___ Supplied data ___
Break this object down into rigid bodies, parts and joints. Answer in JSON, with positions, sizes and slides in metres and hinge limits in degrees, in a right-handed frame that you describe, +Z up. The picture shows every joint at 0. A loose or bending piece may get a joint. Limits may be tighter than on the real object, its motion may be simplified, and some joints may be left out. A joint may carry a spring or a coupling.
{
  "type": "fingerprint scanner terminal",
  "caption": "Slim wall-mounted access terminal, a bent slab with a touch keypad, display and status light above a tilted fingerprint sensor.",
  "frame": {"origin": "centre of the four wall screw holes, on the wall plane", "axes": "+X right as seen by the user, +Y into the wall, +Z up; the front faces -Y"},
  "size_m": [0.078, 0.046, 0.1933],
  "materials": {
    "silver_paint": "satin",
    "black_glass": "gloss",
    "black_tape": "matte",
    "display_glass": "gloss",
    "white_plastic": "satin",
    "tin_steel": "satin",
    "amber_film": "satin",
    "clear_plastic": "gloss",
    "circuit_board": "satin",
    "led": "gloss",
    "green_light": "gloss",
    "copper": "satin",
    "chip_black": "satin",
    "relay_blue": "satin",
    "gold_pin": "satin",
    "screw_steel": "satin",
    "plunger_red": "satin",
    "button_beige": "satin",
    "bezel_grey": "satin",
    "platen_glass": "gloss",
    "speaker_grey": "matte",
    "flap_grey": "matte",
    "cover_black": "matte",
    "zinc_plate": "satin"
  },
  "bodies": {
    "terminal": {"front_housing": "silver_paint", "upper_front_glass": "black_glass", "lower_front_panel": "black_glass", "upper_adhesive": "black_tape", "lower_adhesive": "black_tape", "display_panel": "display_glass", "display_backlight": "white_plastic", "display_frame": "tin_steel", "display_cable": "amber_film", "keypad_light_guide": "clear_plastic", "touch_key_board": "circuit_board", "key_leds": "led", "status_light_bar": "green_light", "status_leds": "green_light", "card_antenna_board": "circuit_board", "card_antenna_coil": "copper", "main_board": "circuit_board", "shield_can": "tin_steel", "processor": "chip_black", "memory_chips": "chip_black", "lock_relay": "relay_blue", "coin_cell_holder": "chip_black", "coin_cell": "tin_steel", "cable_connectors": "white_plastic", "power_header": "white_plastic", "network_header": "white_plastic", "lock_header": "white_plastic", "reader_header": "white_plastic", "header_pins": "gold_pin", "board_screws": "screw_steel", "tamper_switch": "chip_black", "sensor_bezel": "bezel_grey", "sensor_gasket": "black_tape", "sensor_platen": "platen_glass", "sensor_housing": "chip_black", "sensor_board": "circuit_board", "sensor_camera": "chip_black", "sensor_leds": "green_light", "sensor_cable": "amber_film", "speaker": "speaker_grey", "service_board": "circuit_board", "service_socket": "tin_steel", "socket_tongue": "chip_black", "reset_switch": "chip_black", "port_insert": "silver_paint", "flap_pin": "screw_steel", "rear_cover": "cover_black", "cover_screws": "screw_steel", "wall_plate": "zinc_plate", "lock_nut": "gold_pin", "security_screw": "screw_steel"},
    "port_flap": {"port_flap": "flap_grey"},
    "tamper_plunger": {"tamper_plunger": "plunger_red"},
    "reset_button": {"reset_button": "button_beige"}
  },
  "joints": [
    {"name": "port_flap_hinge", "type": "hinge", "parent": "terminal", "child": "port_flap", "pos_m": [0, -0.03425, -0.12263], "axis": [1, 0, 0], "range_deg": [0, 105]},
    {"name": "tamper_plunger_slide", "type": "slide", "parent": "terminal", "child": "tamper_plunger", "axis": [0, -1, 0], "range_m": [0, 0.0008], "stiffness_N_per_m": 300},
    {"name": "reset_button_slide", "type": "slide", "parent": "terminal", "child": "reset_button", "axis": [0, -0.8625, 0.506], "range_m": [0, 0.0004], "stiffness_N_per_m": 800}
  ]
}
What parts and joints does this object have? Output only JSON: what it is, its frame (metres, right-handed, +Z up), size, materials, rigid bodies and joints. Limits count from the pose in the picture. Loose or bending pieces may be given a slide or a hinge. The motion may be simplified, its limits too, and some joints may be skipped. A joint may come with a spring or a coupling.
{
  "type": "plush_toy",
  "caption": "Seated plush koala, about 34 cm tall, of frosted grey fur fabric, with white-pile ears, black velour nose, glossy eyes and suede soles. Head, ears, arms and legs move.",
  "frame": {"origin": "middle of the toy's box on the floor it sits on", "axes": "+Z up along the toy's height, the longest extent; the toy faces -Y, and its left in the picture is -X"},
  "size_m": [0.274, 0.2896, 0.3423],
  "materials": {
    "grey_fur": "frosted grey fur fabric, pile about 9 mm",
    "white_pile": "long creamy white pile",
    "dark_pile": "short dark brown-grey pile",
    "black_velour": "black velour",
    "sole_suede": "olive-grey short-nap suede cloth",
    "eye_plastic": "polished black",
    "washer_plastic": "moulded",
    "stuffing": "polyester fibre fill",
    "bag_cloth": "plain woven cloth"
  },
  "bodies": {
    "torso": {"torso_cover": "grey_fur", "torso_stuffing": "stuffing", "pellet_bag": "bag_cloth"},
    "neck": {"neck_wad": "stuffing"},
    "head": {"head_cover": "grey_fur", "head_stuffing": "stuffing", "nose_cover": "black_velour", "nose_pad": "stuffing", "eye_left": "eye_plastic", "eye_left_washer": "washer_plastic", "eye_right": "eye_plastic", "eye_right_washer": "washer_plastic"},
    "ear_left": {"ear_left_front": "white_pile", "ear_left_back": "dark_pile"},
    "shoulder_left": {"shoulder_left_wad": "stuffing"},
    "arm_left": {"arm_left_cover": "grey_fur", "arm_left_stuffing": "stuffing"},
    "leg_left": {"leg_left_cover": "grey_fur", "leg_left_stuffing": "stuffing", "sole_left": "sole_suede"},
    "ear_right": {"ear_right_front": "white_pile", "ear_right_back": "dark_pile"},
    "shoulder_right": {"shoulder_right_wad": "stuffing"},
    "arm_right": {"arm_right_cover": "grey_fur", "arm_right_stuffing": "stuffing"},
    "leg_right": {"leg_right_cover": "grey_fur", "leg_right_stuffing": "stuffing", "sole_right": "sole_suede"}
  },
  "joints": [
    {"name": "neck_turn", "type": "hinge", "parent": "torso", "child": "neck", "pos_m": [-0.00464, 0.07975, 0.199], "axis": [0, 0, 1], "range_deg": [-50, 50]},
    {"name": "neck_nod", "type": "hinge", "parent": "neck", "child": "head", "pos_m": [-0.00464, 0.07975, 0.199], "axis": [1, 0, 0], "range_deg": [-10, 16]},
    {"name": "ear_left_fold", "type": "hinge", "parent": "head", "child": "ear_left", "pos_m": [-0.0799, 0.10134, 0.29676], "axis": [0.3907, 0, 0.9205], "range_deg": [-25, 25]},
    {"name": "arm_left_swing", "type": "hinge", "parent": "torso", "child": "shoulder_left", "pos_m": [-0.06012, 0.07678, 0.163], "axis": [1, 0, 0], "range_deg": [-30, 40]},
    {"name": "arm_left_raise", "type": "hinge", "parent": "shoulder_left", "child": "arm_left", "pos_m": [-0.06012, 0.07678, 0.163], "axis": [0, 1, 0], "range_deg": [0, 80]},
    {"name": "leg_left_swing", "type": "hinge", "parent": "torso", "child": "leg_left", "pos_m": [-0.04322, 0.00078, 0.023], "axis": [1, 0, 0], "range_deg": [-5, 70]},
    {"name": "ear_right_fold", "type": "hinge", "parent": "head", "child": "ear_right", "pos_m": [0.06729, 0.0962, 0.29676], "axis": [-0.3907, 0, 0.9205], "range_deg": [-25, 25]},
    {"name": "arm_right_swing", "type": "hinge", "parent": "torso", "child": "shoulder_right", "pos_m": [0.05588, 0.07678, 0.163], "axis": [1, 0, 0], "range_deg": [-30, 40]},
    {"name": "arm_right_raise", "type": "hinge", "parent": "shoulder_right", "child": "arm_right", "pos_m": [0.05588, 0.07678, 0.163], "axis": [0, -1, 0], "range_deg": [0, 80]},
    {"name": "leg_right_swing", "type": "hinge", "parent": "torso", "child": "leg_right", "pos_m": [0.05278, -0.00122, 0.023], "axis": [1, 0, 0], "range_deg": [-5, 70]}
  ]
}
___
» Exercise directions
Which lines in the data above contain "into"? Show each one.

» Output
Break this object down into rigid bodies, parts and joints. Answer in JSON, with positions, sizes and slides in metres and hinge limits in degrees, in a right-handed frame that you describe, +Z up. The picture shows every joint at 0. A loose or bending piece may get a joint. Limits may be tighter than on the real object, its motion may be simplified, and some joints may be left out. A joint may carry a spring or a coupling.
  "frame": {"origin": "centre of the four wall screw holes, on the wall plane", "axes": "+X right as seen by the user, +Y into the wall, +Z up; the front faces -Y"},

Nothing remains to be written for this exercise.